==== INPUT FOR THIS TASK

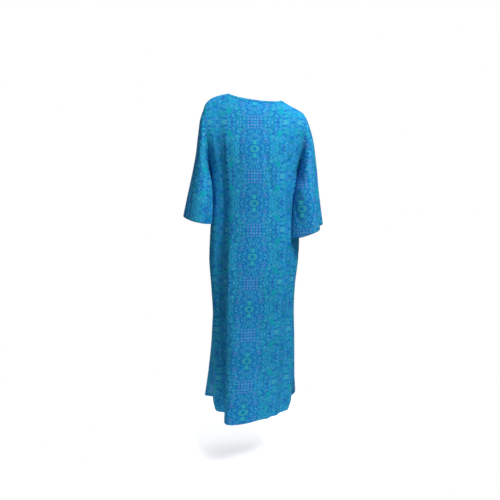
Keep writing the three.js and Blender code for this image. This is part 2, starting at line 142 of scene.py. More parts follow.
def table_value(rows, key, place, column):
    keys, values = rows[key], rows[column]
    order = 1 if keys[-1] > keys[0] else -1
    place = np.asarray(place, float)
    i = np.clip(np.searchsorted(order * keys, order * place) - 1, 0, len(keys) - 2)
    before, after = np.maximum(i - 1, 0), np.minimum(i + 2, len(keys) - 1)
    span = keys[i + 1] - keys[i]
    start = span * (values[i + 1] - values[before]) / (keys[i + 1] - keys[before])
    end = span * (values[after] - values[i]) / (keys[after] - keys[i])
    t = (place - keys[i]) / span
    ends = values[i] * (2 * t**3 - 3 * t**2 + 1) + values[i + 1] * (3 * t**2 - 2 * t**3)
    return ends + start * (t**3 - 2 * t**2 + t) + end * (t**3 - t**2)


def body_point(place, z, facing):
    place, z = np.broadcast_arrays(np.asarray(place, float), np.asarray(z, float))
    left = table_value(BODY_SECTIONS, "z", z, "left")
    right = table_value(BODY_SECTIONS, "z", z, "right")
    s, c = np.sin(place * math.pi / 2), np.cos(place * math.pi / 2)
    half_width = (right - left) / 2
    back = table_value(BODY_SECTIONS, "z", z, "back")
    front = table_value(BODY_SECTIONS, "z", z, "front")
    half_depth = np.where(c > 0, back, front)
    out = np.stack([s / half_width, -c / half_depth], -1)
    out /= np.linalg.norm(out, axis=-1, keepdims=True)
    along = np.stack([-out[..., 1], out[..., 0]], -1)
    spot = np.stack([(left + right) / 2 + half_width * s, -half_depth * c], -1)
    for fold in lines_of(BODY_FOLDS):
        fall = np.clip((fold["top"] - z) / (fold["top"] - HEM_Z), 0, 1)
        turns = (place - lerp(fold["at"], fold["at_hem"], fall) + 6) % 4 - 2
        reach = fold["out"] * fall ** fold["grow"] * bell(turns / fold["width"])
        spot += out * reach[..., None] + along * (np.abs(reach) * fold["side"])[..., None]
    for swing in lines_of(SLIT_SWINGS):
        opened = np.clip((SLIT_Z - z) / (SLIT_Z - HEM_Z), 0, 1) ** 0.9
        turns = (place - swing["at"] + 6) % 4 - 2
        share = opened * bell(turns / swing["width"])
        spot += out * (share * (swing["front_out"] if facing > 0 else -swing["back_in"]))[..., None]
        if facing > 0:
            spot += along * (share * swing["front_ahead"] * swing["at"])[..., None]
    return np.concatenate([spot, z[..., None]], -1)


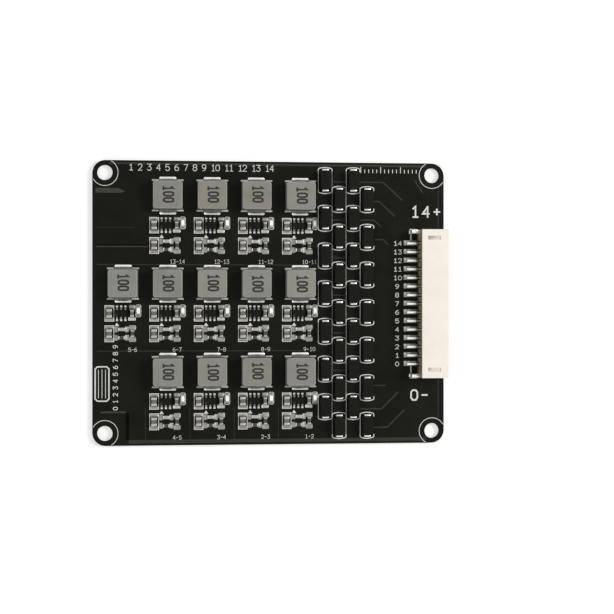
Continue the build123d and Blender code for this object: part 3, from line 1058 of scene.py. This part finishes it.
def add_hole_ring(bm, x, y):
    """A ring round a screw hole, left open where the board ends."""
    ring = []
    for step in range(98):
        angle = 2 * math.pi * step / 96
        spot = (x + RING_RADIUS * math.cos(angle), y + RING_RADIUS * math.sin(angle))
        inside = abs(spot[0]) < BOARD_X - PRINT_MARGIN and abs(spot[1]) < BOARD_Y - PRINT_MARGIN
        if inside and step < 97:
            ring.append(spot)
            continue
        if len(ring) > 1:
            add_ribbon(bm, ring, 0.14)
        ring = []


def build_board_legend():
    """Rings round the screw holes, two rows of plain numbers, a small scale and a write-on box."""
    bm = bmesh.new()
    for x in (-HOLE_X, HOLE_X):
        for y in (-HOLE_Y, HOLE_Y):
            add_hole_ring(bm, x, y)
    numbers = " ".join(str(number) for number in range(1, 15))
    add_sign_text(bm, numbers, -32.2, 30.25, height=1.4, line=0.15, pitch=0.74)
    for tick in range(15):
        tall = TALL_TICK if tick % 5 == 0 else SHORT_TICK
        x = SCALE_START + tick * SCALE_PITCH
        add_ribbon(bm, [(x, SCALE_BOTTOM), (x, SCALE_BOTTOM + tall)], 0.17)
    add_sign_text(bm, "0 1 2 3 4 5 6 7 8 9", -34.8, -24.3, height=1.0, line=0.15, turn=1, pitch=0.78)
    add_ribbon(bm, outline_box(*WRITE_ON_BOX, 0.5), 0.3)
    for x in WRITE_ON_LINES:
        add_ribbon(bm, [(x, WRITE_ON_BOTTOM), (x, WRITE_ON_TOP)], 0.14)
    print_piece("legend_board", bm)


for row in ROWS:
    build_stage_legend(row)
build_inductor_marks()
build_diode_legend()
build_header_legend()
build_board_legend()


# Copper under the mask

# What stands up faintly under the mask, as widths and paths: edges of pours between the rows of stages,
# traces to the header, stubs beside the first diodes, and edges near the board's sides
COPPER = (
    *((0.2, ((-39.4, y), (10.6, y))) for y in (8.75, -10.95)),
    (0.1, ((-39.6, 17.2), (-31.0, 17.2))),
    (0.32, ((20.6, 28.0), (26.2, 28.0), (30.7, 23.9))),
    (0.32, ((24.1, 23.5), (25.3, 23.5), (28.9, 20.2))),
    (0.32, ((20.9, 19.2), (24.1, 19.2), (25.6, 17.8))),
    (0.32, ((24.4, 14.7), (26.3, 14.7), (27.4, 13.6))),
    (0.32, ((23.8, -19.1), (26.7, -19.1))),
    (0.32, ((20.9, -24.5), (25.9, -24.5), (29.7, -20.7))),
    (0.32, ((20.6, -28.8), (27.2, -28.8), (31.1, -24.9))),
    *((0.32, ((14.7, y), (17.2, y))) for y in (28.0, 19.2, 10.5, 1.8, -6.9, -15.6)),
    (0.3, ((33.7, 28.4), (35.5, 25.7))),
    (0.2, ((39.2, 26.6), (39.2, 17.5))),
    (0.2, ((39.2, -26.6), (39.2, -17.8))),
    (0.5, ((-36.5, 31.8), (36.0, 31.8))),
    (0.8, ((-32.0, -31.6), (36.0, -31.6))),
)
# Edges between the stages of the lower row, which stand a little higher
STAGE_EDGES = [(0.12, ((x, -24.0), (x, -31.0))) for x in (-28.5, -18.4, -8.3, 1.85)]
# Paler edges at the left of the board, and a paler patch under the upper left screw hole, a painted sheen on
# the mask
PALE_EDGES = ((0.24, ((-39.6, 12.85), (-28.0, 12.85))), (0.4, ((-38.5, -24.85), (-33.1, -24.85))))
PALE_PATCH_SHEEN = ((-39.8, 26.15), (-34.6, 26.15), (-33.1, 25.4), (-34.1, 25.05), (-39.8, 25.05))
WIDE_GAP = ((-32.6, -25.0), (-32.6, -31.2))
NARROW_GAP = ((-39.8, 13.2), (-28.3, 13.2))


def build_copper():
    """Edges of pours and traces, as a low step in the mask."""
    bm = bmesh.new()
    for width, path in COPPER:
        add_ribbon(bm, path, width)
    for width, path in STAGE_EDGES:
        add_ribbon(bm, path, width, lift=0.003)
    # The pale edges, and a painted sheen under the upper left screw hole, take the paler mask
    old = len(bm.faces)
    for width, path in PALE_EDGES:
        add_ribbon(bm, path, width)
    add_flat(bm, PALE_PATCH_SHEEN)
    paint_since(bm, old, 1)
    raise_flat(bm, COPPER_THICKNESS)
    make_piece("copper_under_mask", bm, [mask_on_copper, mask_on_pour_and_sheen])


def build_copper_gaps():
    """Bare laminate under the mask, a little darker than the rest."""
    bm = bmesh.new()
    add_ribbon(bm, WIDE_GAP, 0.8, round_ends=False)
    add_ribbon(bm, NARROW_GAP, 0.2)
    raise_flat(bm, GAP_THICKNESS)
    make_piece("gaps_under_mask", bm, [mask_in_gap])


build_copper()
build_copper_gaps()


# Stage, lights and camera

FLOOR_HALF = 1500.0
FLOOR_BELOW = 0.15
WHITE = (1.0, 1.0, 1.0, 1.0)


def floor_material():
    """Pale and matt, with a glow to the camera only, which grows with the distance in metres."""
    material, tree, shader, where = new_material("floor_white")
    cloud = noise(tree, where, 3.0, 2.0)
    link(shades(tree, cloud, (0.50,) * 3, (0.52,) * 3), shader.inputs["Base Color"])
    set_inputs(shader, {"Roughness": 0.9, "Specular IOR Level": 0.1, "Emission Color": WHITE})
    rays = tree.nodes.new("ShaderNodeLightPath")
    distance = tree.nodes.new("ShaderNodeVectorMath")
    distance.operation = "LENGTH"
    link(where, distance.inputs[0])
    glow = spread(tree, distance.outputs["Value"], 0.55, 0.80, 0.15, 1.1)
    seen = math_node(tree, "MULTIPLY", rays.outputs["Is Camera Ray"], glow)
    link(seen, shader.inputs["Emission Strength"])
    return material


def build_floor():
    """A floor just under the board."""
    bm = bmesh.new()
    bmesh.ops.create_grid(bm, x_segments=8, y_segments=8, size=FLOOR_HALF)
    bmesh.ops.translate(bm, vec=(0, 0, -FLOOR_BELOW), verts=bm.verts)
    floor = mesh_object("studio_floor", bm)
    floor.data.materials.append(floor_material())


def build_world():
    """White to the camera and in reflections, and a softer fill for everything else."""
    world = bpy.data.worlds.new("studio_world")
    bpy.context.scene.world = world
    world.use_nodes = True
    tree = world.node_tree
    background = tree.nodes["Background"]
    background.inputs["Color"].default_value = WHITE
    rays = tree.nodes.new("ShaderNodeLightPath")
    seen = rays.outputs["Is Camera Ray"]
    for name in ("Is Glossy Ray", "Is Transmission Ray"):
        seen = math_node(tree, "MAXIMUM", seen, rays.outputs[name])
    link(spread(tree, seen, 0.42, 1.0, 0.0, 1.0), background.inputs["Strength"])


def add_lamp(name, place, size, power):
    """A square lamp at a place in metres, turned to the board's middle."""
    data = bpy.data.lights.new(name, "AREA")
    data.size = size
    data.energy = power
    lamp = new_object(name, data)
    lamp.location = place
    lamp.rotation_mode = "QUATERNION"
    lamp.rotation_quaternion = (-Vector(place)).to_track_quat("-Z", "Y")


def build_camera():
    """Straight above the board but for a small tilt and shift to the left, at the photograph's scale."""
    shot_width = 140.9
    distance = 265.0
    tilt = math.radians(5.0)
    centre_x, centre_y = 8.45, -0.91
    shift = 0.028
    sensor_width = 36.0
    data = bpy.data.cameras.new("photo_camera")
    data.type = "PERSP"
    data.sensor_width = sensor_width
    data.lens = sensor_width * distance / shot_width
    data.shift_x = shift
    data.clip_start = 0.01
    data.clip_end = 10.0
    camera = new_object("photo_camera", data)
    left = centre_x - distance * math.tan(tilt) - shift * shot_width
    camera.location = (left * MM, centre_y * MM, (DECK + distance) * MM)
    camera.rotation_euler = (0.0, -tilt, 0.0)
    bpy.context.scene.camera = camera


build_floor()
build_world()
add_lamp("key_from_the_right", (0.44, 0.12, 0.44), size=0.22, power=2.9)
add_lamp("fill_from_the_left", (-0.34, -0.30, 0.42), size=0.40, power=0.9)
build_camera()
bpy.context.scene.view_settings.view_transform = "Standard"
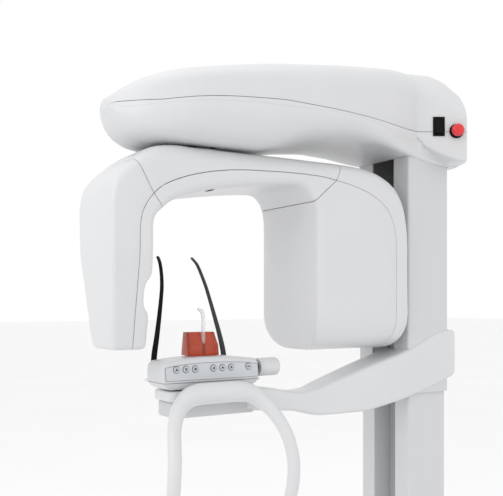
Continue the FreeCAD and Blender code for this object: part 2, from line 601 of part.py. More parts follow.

========

Reproduce the records above exactly, from the first line through the line containing "return ends +", and output nothing else.

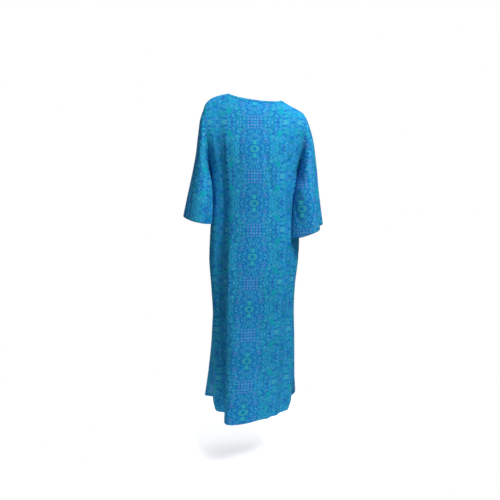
Keep writing the three.js and Blender code for this image. This is part 2, starting at line 142 of scene.py. More parts follow.
def table_value(rows, key, place, column):
    keys, values = rows[key], rows[column]
    order = 1 if keys[-1] > keys[0] else -1
    place = np.asarray(place, float)
    i = np.clip(np.searchsorted(order * keys, order * place) - 1, 0, len(keys) - 2)
    before, after = np.maximum(i - 1, 0), np.minimum(i + 2, len(keys) - 1)
    span = keys[i + 1] - keys[i]
    start = span * (values[i + 1] - values[before]) / (keys[i + 1] - keys[before])
    end = span * (values[after] - values[i]) / (keys[after] - keys[i])
    t = (place - keys[i]) / span
    ends = values[i] * (2 * t**3 - 3 * t**2 + 1) + values[i + 1] * (3 * t**2 - 2 * t**3)
    return ends + start * (t**3 - 2 * t**2 + t) + end * (t**3 - t**2)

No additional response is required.